NUTR SCI 350 Lecture Notes - Lecture 20: Food Policy, World Trade Organization
04/18/18 lecture 20: Food policies
• Trade
o Small versus large country impacts are important to note.
o When the EU, Russia and U.S. are all subsidizing wheat production, this
depresses the world price for all grains in a significant way.
▪ makes it harder for importing nation production systems to compete
▪ can collapse the food systems of a fragile nation.
o WTO has tried to mitigate food subsidization with limited success.
o LDC nations commonly respond with tariffs to countervail the subsidies.
• Food subsidy stories
o Please read carefully stories about Sri Lanka, Bangladesh, India, Egypt,
Philippines, Southern Africa, Brazil, Venezuela . I will go through Sri Lanka and
Southern Africa.
o Bangladesh: Patchwork of policies evolving from WWII. Key problem was that it
was poorly targeted. Switched food policy to target poor families in a way that
encouraged sending children to school.
o India: Purchased imports off world market and sold at below market prices. Key
failure were food spoilage, administrative costs which acted to raise internal
prices of food. Second failure was corruption.
• Sri Lanka
o Subsidized Rice and Rationed it during WWII.
o By 1953, increased rice prices made holding price low very costly. Government
allowed price to rise by 300% riots and resignation
o 1954-1966 Returned to subsidies but managed the costs by greater
rationing. (1000/cals/day/person).
o 1966 Allowed subsided price to go to zero and further cut rationing.
o 1978 Started to Target subsidies to the poorest citizens. Shifted from quantity
based rationing to food stamps w/fixed rupee value.
o Over time, costs were reduced with inflation and further Targeting
o By 1984: only 4% of government expenditures were in the form of subsidies.

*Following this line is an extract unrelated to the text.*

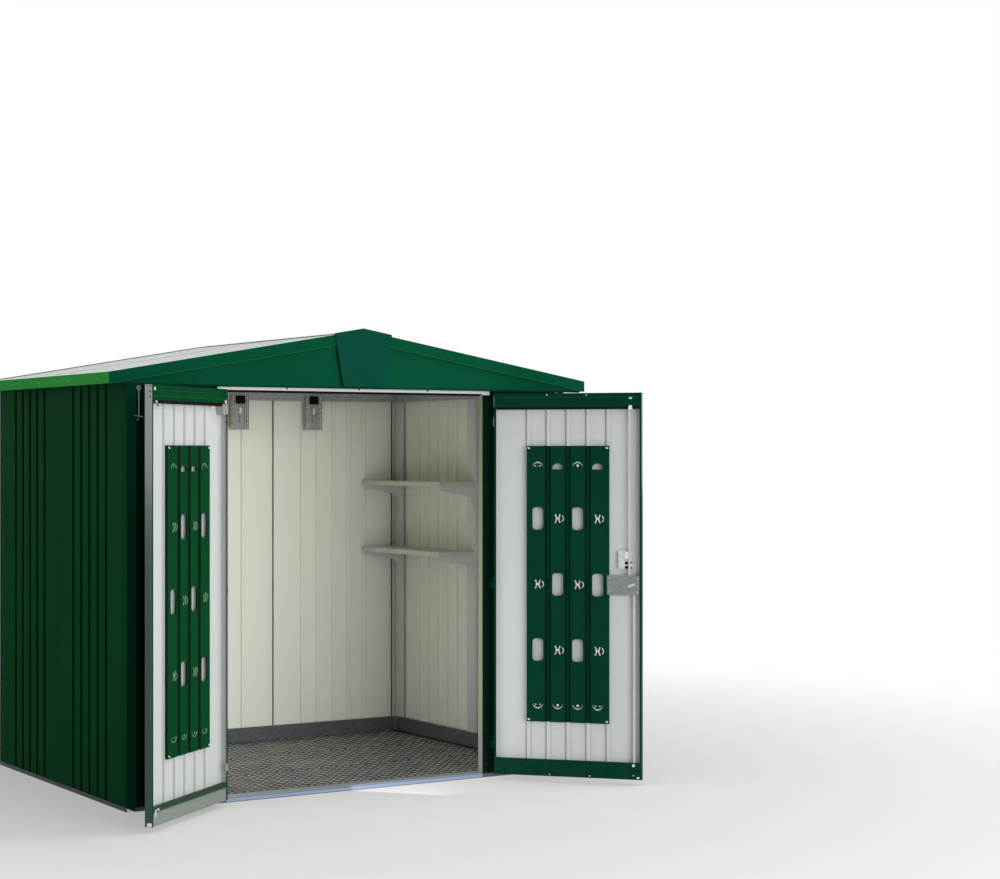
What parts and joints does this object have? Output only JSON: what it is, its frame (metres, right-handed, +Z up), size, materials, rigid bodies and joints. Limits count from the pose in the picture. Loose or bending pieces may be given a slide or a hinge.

o Noted trend in broad policy that was very wasteful and poorly targeted to a
policy structure that really addressed the most acute needs.
• Southern Africa
o Policy mechanism was a government grain monopoly that paid farmers above
market prices and sold this supply to consumers at below market prices.
o Very costly leading to large gov. deficits. IMF forced the removal of these
subsidies in order to secure loans (carrot on stick policies)
o Undernutrition declined AFTER removing subsidies.
o Removing the subsidies freed up scarce capital to achieve other food objectives.
o Subsidies entrenched inefficient food channels from innovating.
o Prevented the natural entry of whole meal markets that were low priced
o See Table 19.3 on how poorly targeted subsidy program was.
o Review on global food aid and targeting.